Under the Spillover Plan, participants in the Existing Supplemental Plans who are vested as of January 1, 2007, or participants in the Existing Supplemental Plans who would become vested in the existing plan if they vest in the qualified plan, will be grandfathered in their existing formula. On retirement, the Spillover Plan will provide such participants the greater of what they would have received under the applicable Existing Supplemental Plans formula or under the Spillover Plans new pension benefit formula, as described below. Because of these grandfather provisions, benefits payable to Textrons current executive officers under the Spillover Plan are not expected to differ from what they would have received under the Existing Supplemental Plans.
For participants whose benefits are not calculated under the grandfather provisions described above, the Spillover Plan will provide a benefit of 1-1/3% times final average compensation (the highest average annual compensation of any five consecutive years during the employees career), times benefit service minus the amount of benefit payable under the qualified plan. In determining the final average compensation under the Spillover Plan (including for grandfathered participants), annual incentive compensation will be counted in the year it is paid, rather than as accrued under the Existing Supplemental Plans. The Textron Spillover Pension Plan will conform in good faith with current published guidance relating to Section 409A of the American Jobs Creation Act in anticipation of final guidance. At the time that final guidance is issued, modifications to the Textron Spillover Pension Plan will be implemented to incorporate final guidance.
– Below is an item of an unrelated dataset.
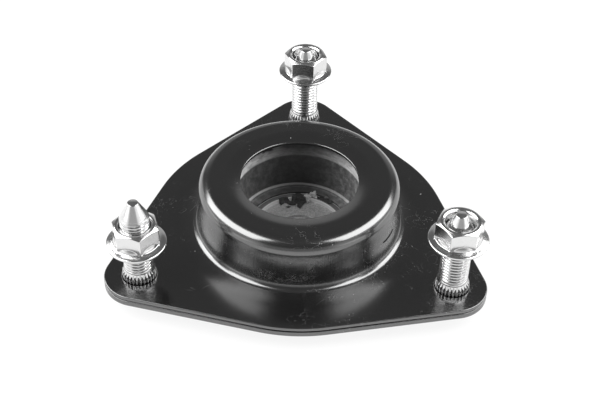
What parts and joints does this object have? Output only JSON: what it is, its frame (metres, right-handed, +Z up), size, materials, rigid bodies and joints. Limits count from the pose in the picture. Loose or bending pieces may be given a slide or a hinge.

Item 5.03 Amendments to Articles of Incorporation or Bylaws; Change in Fiscal Year
On September 27, 2006, Textron amended its By-Laws to provide for majority voting of directors in non-contested elections. Under the amended By-Laws, if as of the record date the number of nominees for director does not exceed the number of directors being elected, each director will be elected by the vote of the majority of the votes cast, meaning that the number of shares voted for a director must exceed the number of shares voted against that director. The amended By-Laws provide that, if a nominee already serving as a director is not elected, the director shall offer to tender his or her resignation, whereupon the Nominating and Corporate Governance Committee of the Board of Directors will consider the vote and recommend that the Board of Directors either accept or reject the resignation or whether other action should be taken. The Board of Directors will act on the Committees recommendation and publicly disclose its decision within 90 days from the date of the certification of the election results. Textron also amended its Corporate Governance Guidelines/Practices to highlight and explain its majority voting By-Laws amendment.
Prior to this amendment, Textrons By-Laws provided that the nominees receiving the greatest number of votes of the stockholders entitled to vote thereon, present in person or by proxy, would be elected, and this procedure will continue to apply if the number of nominees exceeds the number of directors being elected.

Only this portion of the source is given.